Baron Fisher, of Kilverstone in the County of Norfolk, is a title in the Peerage of the United Kingdom. It was created in 1909 for the noted naval reformer Admiral of the Fleet Sir John Fisher.

His son Cecil Fisher, the second Baron, was the adoptive heir of Josiah Vavasseur (1834–1908), an arms manufacturer. Vavasseur left part of his enormous estate to Fisher on the condition that he adopt the Vavasseur name; Fisher assumed the additional surname of Vavasseur in 1909 by royal licence. As of 2017 the title is held by his grandson, the fourth Baron, who succeeded in 2012.

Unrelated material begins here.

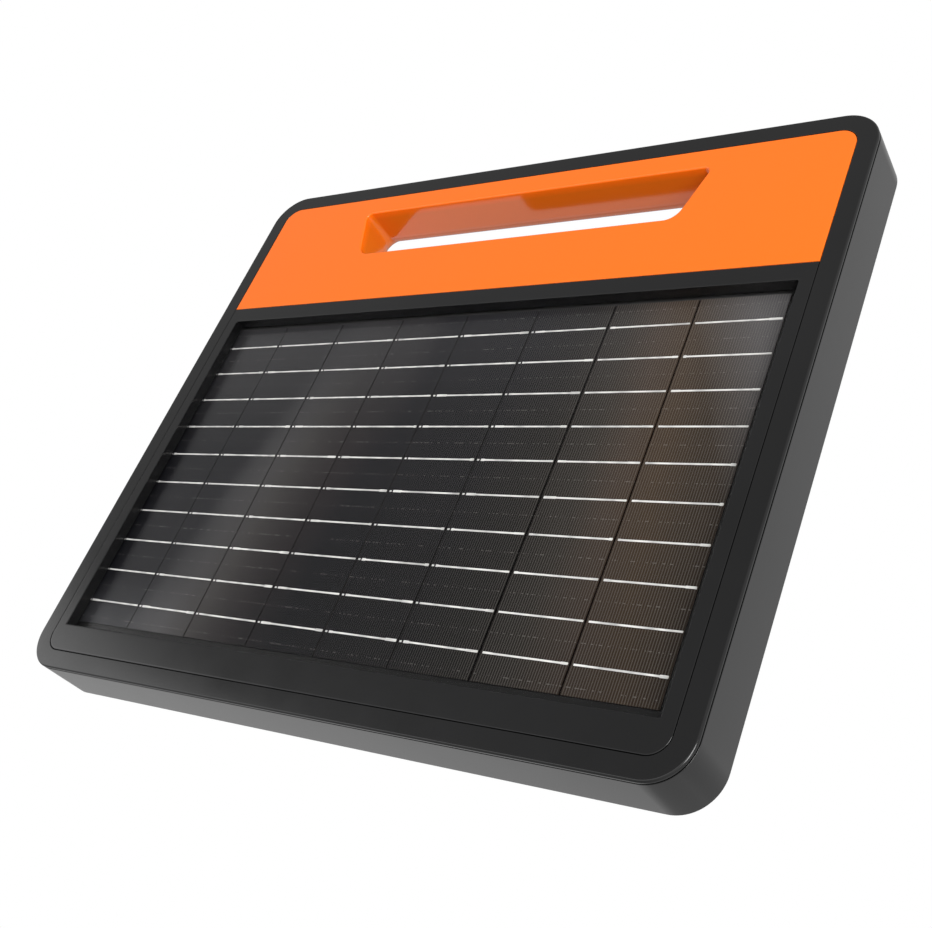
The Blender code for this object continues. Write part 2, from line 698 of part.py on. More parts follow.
def power_button():
    """A capped stem in its guide. A collar under the floor keeps it in, and a spring pushes it out."""
    head_back = TOTAL_DEPTH - 0.0004
    floor_front = GUIDE_FLOOR[0]
    stem, collar = 0.0030, 0.0042
    profile = (
        (0, head_back - 0.0006),
        (0.0050, head_back - 0.0003),
        (BUTTON_RADIUS - 0.0008, head_back),
        (BUTTON_RADIUS, head_back - 0.0008),
        (BUTTON_RADIUS, BUTTON_HEAD_FRONT),
        (stem, BUTTON_HEAD_FRONT),
        (stem, floor_front - GAP),
        (collar, floor_front - GAP),
        (collar, floor_front - GAP - 0.0012),
        (stem, floor_front - GAP - 0.0012),
        (stem, BUTTON_STEM_END + 0.0005),
        (stem - 0.0005, BUTTON_STEM_END),
        (0, BUTTON_STEM_END),
    )
    keep(turned(profile, BUTTON_X, BUTTON_Z), "power_button", "orange_plastic")
    low, high = GUIDE_FLOOR[1] + GAP + 0.0005, BUTTON_HEAD_FRONT - GAP - 0.0005
    turns, steps, radius = 3.5, 12, 0.0055
    count = round(turns * steps)
    coil = []
    for step in range(count + 1):
        angle = 2 * math.pi * step / steps
        depth = low + (high - low) * step / count
        coil.append((BUTTON_X + radius * math.cos(angle), depth, BUTTON_Z + radius * math.sin(angle)))
    keep(wire(coil, 0.0004), "button_spring", "stainless")
    body = box(BUTTON_X - 0.006, BUTTON_X + 0.006, BUTTON_Z - 0.006, BUTTON_Z + 0.006, BOARD_FACE, 0.0158)
    plunger_back = BUTTON_STEM_END - BUTTON_TRAVEL - GAP
    add(body, rod(BUTTON_X, BUTTON_Z, 0.0028, 0.0150, plunger_back, 16))
    keep(body, "push_switch", "chip_black")


def status_light():
    half_width, half_height = 0.008, 0.002
    low, high = LIGHT_Z - half_height, LIGHT_Z + half_height
    led = box(LIGHT_X - half_width, LIGHT_X + half_width, low, high, BOARD_FACE, 0.0155)
    keep(led, "status_led", "lens_green")
    pipe = box(*light_sides(0), 0.0170, TOTAL_DEPTH)
    keep(pipe, "light_pipe", "lens_green")
    back, flange_front = TOTAL_DEPTH - 0.0001, TOTAL_DEPTH - 0.0009
    profile = ((0, back), (0.0066, back), (0.0070, back - 0.0004), (0.0070, flange_front))
    profile += ((0.0040, flange_front), (0.0040, 0.0395), (0, 0.0395))
    keep(turned(profile, VENT_X, VENT_Z), "breather_vent", "black_rubber")


# Screw terminals.


def knob_outline(x, steps=48, lobes=8):
    """A round grip with shallow scallops."""
    points = []
    for step in range(steps):
        angle = 2 * math.pi * step / steps
        radius = KNOB_RADIUS - 0.0009 * (1 - math.cos(lobes * angle)) / 2
        points.append((x + radius * math.cos(angle), TERMINAL_Z + radius * math.sin(angle)))
    return points


def terminals():
    for name, x in TERMINALS.items():
        stud_back, head_back, head_front = 0.0400, 0.0252, 0.0217
        profile = ((0, stud_back), (STUD_RADIUS - 0.0005, stud_back), (STUD_RADIUS, stud_back - 0.0005))
        profile += ((STUD_RADIUS, head_back), (0.0050, head_back), (0.0050, head_front), (0, head_front))
        keep(turned(profile, x, TERMINAL_Z), f"{name}_stud", "stainless")
        washer = plate([circle(x, TERMINAL_Z, 0.0080), circle(x, TERMINAL_Z, BORE_RADIUS)], 0.0298, 0.0310)
        keep(washer, f"{name}_washer", "stainless")
        knob = plate([knob_outline(x)], KNOB_FRONT, KNOB_BACK)
        cut(knob, rod(x, TERMINAL_Z, BORE_RADIUS, KNOB_FRONT - WALL, KNOB_BACK - 0.002))
        keep(knob, f"{name}_knob", "red_plastic" if name == "fence" else "green_plastic")


def output_leads():
    """The pulse leads, from the board's lower edge to the heads of the studs."""
    fence = (
        (-0.066, 0.0145, 0.0725),
        (-0.090, 0.0160, 0.0710),
        (-0.112, 0.0180, 0.0680),
        (-0.127, 0.0215, 0.0600),
        (-0.1345, 0.0233, 0.0565),
    )
    earth = (
        (-0.045, 0.0145, 0.0725),
        (-0.060, 0.0160, 0.0650),
        (-0.071, 0.0200, 0.0580),
        (-0.0795, 0.0233, 0.0555),
    )
    keep(wire(smooth_route(fence, 0.004), 0.0016), "fence_lead", "lead_red")
    keep(wire(smooth_route(earth, 0.004), 0.0016), "earth_lead", "lead_black")


# Post bracket.


def keyhole(x, z):
    """A cutter for a keyhole: a round entry with a narrow slot that rises from it."""
    entry = rod(x, z, KEYHOLE_RADIUS, 0.040, 0.050)
    half = KEYHOLE_SLOT_RADIUS
    slot = rectangle(x - half, x + half, z, z + KEYHOLE_RISE, half * 0.99)
    return entry, plate([slot], 0.0405, 0.0495)


def post_bracket():
    """A steel strap bent into a bridge, whose outer face is level with the back of the raised housing."""
    foot, face, steel = BODY_DEPTH + GAP, TOTAL_DEPTH, 0.002
    low, high = 0.092, 0.238
    toe, rise = 0.015, 0.021
    outer = [
        (foot + steel, low),
        (foot + steel, low + toe - 0.0013),
        (face, low + rise - 0.0013),
        (face, high - rise + 0.0013),
        (foot + steel, high - toe + 0.0013),
        (foot + steel, high),
    ]
    inner = [
        (foot, high),
        (foot, high - toe),
        (face - steel, high - rise),
        (face - steel, low + rise),
        (foot, low + toe),
        (foot, low),
    ]
    strap = plate([outer + inner], BRACKET_X - BRACKET_HALF_WIDTH, BRACKET_X + BRACKET_HALF_WIDTH, "X")
    for z in KEYHOLE_Z:
        cut(strap, *keyhole(BRACKET_X, z))
    for z in BRACKET_SCREW_Z:
        cut(strap, rod(BRACKET_X, z, 0.0021, 0.020, 0.035, 16))
    keep(strap, "post_bracket", "zinc_steel")
    neck = foot + steel + GAP
    head, tip = neck + 0.0022, 0.0185
    profile = ((0, head), (0.0028, head - 0.0003), (0.0036, neck + 0.0008), (0.0036, neck), (0.0016, neck))
    profile += ((0.0016, tip + 0.0015), (0, tip))
    for number, z in enumerate(BRACKET_SCREW_Z, 1):
        keep(turned(profile, BRACKET_X, z, 16), f"bracket_screw_{number}", "stainless")


clear_scene()
PARTS = new_collection("fence_energizer")
CUTTERS = new_collection("cutters")
MATERIALS = {name: new_material(name) for name in COLOURS}

front_frame()
handle_fascia()
panel_surround()
rear_housing()
housing_seal()
case_screws()
solar_laminate()
circuit_board()
pulse_transformer()
heat_sink()
battery()
battery_cover()
power_button()
status_light()
terminals()
output_leads()
post_bracket()
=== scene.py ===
"""Looks of the solar fence energizer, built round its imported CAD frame. Metres, in the frame's own axes: the
front faces -Y, and a depth is a distance behind the front face."""

import json
import math
import random

import bmesh
import bpy
from mathutils import Matrix, Vector, geometry


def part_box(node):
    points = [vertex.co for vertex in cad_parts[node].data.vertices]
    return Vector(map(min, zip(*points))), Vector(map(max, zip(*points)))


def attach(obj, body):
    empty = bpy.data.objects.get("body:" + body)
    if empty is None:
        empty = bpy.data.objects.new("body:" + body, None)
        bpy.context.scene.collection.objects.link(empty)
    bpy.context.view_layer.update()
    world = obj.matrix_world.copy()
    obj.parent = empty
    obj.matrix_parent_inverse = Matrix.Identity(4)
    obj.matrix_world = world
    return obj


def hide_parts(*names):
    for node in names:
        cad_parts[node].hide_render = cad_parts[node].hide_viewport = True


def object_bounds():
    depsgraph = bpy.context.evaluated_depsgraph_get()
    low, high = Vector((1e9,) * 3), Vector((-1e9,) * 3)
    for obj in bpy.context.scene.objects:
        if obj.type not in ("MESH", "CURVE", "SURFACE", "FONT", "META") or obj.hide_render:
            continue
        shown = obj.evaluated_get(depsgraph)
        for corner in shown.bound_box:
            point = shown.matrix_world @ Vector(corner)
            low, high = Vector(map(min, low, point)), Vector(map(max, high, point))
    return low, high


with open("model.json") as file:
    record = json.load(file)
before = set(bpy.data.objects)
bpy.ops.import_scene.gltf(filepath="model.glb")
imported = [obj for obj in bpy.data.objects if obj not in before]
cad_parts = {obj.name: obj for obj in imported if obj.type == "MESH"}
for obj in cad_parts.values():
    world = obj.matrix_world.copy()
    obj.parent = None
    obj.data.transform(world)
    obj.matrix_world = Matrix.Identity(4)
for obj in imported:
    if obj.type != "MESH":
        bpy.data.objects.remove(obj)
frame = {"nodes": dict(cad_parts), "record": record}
CAD_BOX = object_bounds()
FRONT_Y = CAD_BOX[0].y
WIDTH = CAD_BOX[1].x - CAD_BOX[0].x
HEIGHT = CAD_BOX[1].z
TOTAL_DEPTH = CAD_BOX[1].y - FRONT_Y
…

The family seat is Kilverstone Hall, near Kilverstone, Norfolk.

==Line of succession==

- John Arbuthnot Fisher, 1st Baron Fisher (1841–1920)
  - Cecil Vavasseur Fisher, 2nd Baron Fisher (1868–1955)
    - John Vavasseur Fisher, 3rd Baron Fisher (1921–2012)
      - Patrick Vavasseur Fisher, 4th Baron Fisher (b. 1953)
        - (1) Hon. Benjamin Carnegie Vavasseur Fisher (b. 1986)
        - (2) Hon. Robin Carnegie Vavasseur Fisher (b. 1996)
      - (3) Hon. Benjamin Vavasseur Fisher (b. 1958)
        - (4) Peter Vavasseur Fisher (b. 1986)

The heir apparent is the present holder's second son, the Hon. Benjamin Carnegie Vavasseur Fisher (b. 1986), who is married to Katy Lee Fisher. His elder brother, the Hon. John Carnegie Vavasseur Fisher (b. 1979), died on 2 August 2015.